While answering the letters of other strangers, Ella will pop in from time to time to let you know someone has written a thoughtful response to one of your own. After sending kind, thoughtful replies to anxious strangers, it’s nice to get kind and thoughtful messages back. Some of them are so sweet that it’s tempting to want to keep them stored somewhere so you can always refer back to them while outside of the game. Above all else, it’s just nice to be heard.
Of course, wading through all the worries and woes of random strangers can also take its toll on a certain kind of person — after awhile, I had little else I felt like sharing about myself and thought I’d spread kindness a different way. Instead of talking about my insecurities, I asked people to tell me about their day, or to share a random act of kindness they’d done. It was the responses from these letters that I looked forward to reading the most — it was these replies that made me feel good about humanity, if only for a moment.
Replies that make you feel warm and fuzzy inside certainly warrant a form of gratitude, and Kind Words offers the positively delightful option of gifting stickers. All players start with one of 11 possible stickers, and as you write replies, you can put a sticker in the bottom right corner of your letter. Players who love your reply can send one back, allowing you to complete your sticker set one by one. Your stickers also help to decorate your room — the mug sticker becomes the mug on your desk, the winged cat sticker becomes a stuffed animal on your bed, etc. It’s fun to try to collect them all!
There are two areas in which Kind Words absolutely shines — even more than it already overwhelmingly does — and that’s in its OST and paper airplanes feature. The OST lives up to the title, as the soundtrack is full of lofi chill beats to write to and is perfectly suited for cozying up and writing kind letters to strangers. I find myself keeping the game open all day at work just to listen to the soothing, calming music (my favorite track is Lavender), and I’ve found myself feeling less stressed and better able to focus throughout the day because of it.
The second incredibly amazing standout of this already superb experience is the paper airplanes mechanic. If you keep your game idle in the main room, paper airplanes will fly across the screen. Clicking on one of them will unfold to yield a thoughtful message meant for everyone to read. Like the letters, all players can participate in writing paper airplanes, but note that they must be generalized and meant to spread positivity to any who click. A nice quote, a reminder to breathe and stay hydrated, or a quick note to tell everyone they’re loved are welcome messages that fly from room to room, just waiting to be opened.
One of the strongest aspects of this game is that it’s not only completely anonymous, but there’s also no room for discussion.
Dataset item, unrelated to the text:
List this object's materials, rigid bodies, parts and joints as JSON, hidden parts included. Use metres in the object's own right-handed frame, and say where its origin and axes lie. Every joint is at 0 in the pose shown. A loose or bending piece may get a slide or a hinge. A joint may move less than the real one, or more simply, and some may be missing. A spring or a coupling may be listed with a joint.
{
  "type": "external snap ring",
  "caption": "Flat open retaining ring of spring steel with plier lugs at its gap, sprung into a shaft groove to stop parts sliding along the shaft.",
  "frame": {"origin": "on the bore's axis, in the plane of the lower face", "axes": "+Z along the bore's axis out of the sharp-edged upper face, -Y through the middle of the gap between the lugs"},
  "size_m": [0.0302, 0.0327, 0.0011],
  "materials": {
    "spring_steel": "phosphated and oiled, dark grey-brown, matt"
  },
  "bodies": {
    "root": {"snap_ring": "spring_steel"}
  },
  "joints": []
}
Some have compared Kind Words to “Kind Twitter” (a section of Twitter that is generally regarded as positive or nice), but I completely disagree. For one, Twitter (already known for being a typically unpleasant place) generally incites discussion and debate — even on kind topics — which does not happen in this game. There are two messages in a chain — the letter and the reply — and that’s where it ends. No discussion, no debate. This wonderful change of pace makes each word in the 14 line limit count, so it’s best to fill them with kindness and understanding.
Perhaps the best part of Kind Words isn’t anything in the game, but the ethos of the developers that drove them to make the endearing title in the first place. “The biggest thing [we] learned from making Kind Words is that most people are inherently good, they just need the environment for that part of them to flourish,” said Luigi Guatieri, illustrator and one half of the Popcannibal duo. The belief that humanity would respond positively to the game and continue to spread kindness and love to others paid off for the team, as Kind Words has earned a very rare and very coveted “overwhelmingly positive” rating from Steam. Perfection!
I genuinely did not think I was going to spend 80+ hours on a game that feels like sending good vibes into an echo chamber — the soothing music and calming atmosphere kept me involved long after the novelty of the concept wore off. It’s an absolute delight to play and is now an active part of my daily routine. I can’t thank the dev team enough for creating such a wonderful masterpiece and believing in the inherent good of humanity.
Final Verdict: 5/5
Available on: PC (reviewed); Publisher: Popcannibal; Developer: Popcannibal; Players: 1; Released: September 12, 2019; MSRP: $4.99
Editor’s note: This review is based on a retail copy of Kind Words (lo fi chill beats to write to) purchased by the reviewer.